Kaine was also expected to try to force his counterpart to choose between defending his running mate’s inflammatory statements and retaining his own viability as a potential future candidate. One issue Kaine was likely to raise: tax returns. While Trump has refused to make his public, Pence quietly released his own last month.

The faceoff between Kaine and Pence also offered a glimpse of a more conventional political campaign between two buttoned-up and graying white men.

Both are longtime officeholders and disciplined public speakers. Neither projects much charisma, but they are experienced debaters who know how to redirect questions for their own advantage. Both arrived at the debate site in Farmville, Virginia, aiming to do exactly that, determined to use their own brief moment in the political spotlight to raise questions less about each other than about Trump and Clinton.

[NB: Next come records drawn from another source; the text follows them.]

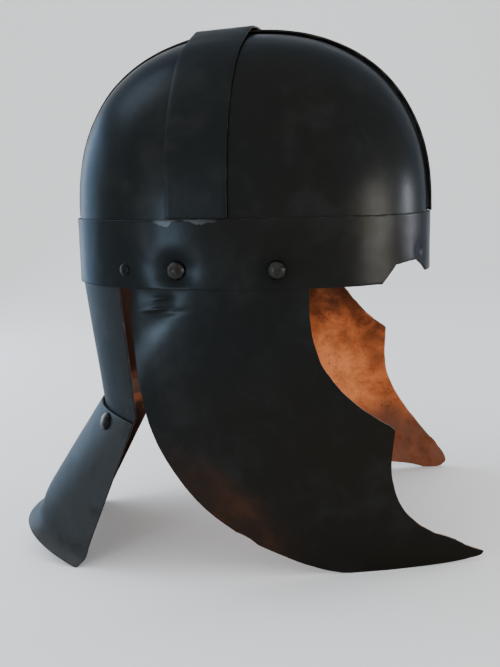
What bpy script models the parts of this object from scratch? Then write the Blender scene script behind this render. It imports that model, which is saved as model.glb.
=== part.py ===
"""A spangenhelm helmet in blackened sheet copper, resting on its cheek plates and neck guard.

Four skull plates sit under two crossing bands and a brow band. Two cheek plates and a neck guard of
two lames hang from the brow band on rivets. The front is -Y and the wearer's left is +X. The pieces
are shaped with the brow band level, its lower edge at height 0 and its middle over the origin. At the
end the whole helmet is tipped to the pose in which it rests on a surface by itself.
"""
import math

import bmesh
import bpy
from mathutils import Matrix, Vector

MM = 0.001

# Sheet and fits.
SHEET = 1.5 * MM
CLEARANCE = 0.4 * MM
STANDING_WEAR = 0.8 * MM

# Brow band, seen from above it is a squarish oval.
BROW_LENGTH = 240.6 * MM
BROW_WIDTH = 190 * MM
BROW_HEIGHT = 42 * MM
BROW_SQUARENESS = 2.3
BROW_SEGMENTS = 84

# Cut over each eye in the band's lower edge, from the short nose piece outwards.
EYE_CUT_HEIGHT = 13 * MM
EYE_CUT = (
    # degrees from the front, share of the height
    (17.0, 0.35),
    (26.4, 1.00),
    (33.0, 0.96),
    (40.0, 0.85),
    (46.6, 0.00),
)

# The band is pulled in round the rear rivet of the right cheek.
DENT_DEPTH = 1.3 * MM
DENT_WIDTH = 13 * MM
DENT_RISE = 11 * MM

# Skull.
SKULL_RISE = 117.0 * MM
SKULL_FULLNESS = 2.35
PLATE_TUCK = 12 * MM
PLATE_COLUMNS = 10
PLATE_ROWS = 11

# Crossing bands.
RIDGE_WIDTH = 34 * MM
CROSS_WIDTH = 38 * MM
BAND_STATIONS = 44
CROSS_BACK = 11.2 * MM
CROSS_SKEW_ANGLE = 7.2
CROSS_CLIMB = 2.7 * MM
CROSS_RAMP_START = 46 * MM
CROSS_RAMP_END = 18 * MM

# Cheek plates.
CHEEK_TUCK = 25 * MM
CHEEK_TUCK_START = 3 * MM
CHEEK_TUCK_REAR = 58 * MM
CHEEK_DROP = 180 * MM
CHEEK_DROP_LEFT = CHEEK_DROP - 12 * MM
CHEEK_REACH = 149.5 * MM
CHEEK_REACH_LEFT = CHEEK_REACH - 6 * MM
CHEEK_EASE = 0.3 * MM
CHEEK_SIDE = 91 * MM
CHEEK_CLOSING = 10 * MM
CHEEK_BEND_HEIGHT = 70 * MM
CHEEK_COLUMNS = 11

# Outline of the right cheek: depth as a share of its drop, edges as shares of its reach.
RIGHT_CHEEK = (
    # depth, rear, front
    (0.000, -0.453, 0.288),
    (0.089, -0.459, 0.289),
    (0.140, -0.457, 0.295),
    (0.183, -0.449, 0.305),
    (0.264, -0.436, 0.336),
    (0.356, -0.418, 0.420),
    (0.417, -0.405, 0.505),
    (0.456, -0.394, 0.581),
    (0.487, -0.384, 0.632),
    (0.550, -0.353, 0.624),
    (0.604, -0.319, 0.616),
    (0.660, -0.276, 0.621),
    (0.723, -0.219, 0.640),
    (0.762, -0.176, 0.662),
    (0.798, -0.129, 0.695),
    (0.842, -0.055, 0.764),
    (0.877, 0.005, 0.851),
    (0.904, 0.065, 0.937),
    (0.923, 0.119, 1.000),
    (0.942, 0.169, 0.986),
    (0.955, 0.209, 0.925),
    (0.975, 0.273, 0.766),
    (0.989, 0.329, 0.638),
    (1.000, 0.416, 0.510),
)

# Outline of the left cheek, cut by hand to another line.
LEFT_CHEEK = (
    # depth, rear, front
    (0.000, -0.455, 0.348),
    (0.075, -0.457, 0.382),
    (0.123, -0.458, 0.438),
    (0.171, -0.458, 0.483),
    (0.229, -0.456, 0.538),
    (0.280, -0.451, 0.610),
    (0.313, -0.447, 0.660),
    (0.370, -0.438, 0.657),
    (0.428, -0.423, 0.653),
    (0.521, -0.386, 0.661),
    (0.615, -0.331, 0.704),
    (0.707, -0.253, 0.774),
    (0.809, -0.141, 0.869),
    (0.882, -0.061, 0.942),
    (0.920, 0.030, 0.981),
    (0.949, 0.141, 1.000),
    (0.964, 0.267, 0.998),
    (0.972, 0.427, 0.996),
    (0.975, 0.671, 0.995),
    (0.985, 0.796, 0.986),
    (1.000, 0.873, 0.954),
)

# Cheek rivets, as distances ahead of the middle of the brow band.
RIVET_REAR = -36.7 * MM
RIVET_FRONT = 24.4 * MM
RIVET_HEIGHT = 11.6 * MM
RIVET_HEAD = 11.6 * MM
RIVET_DOME = 4.2 * MM
RIVET_SHANK = 5 * MM
RIVET_SEAT = 0.8 * MM
RIVET_TAIL = 8 * MM
RIVET_TAIL_DEPTH = 1.2 * MM
RIVET_SIDES = 12

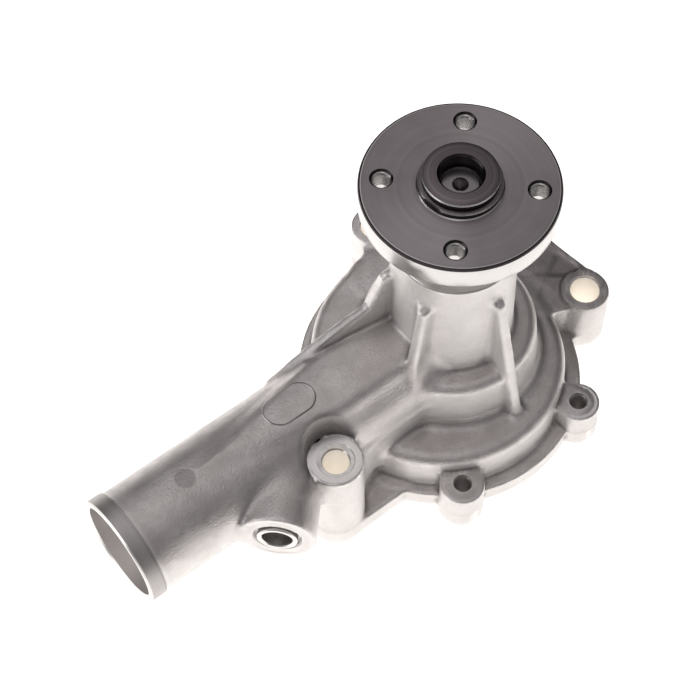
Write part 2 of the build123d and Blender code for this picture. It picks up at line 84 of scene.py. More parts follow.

Kaine, a onetime litigator who became Richmond’s mayor before becoming governor and senator, enjoys a genial reputation and can come across as friendly if slightly awkward fatherly type. But he has spent much of his time in the campaign seeking to prosecute the case that Trump is unfit for the presidency. Occasionally offering a middling impression of Trump’s Queens accent, he has targeted the Republican over comments on race and gender as well as his business practices.

Pence is a former radio talk show host who was a member of the House before becoming governor. He is an earnest conservative and just about the antithesis of his flamboyant running mate. He was expected to use the matchup to continue what he has done on the campaign trail, assail Clinton in harsh terms as emblematic of a corrupt status quo.

Third-party candidates such as the Libertarian Party’s vice-presidential nominee, former Gov. William F. Weld of Massachusetts, did not participate in the debate because their running mates did not meet the threshold of support in recent national polls to qualify under the rules of the bipartisan Commission on Presidential Debates.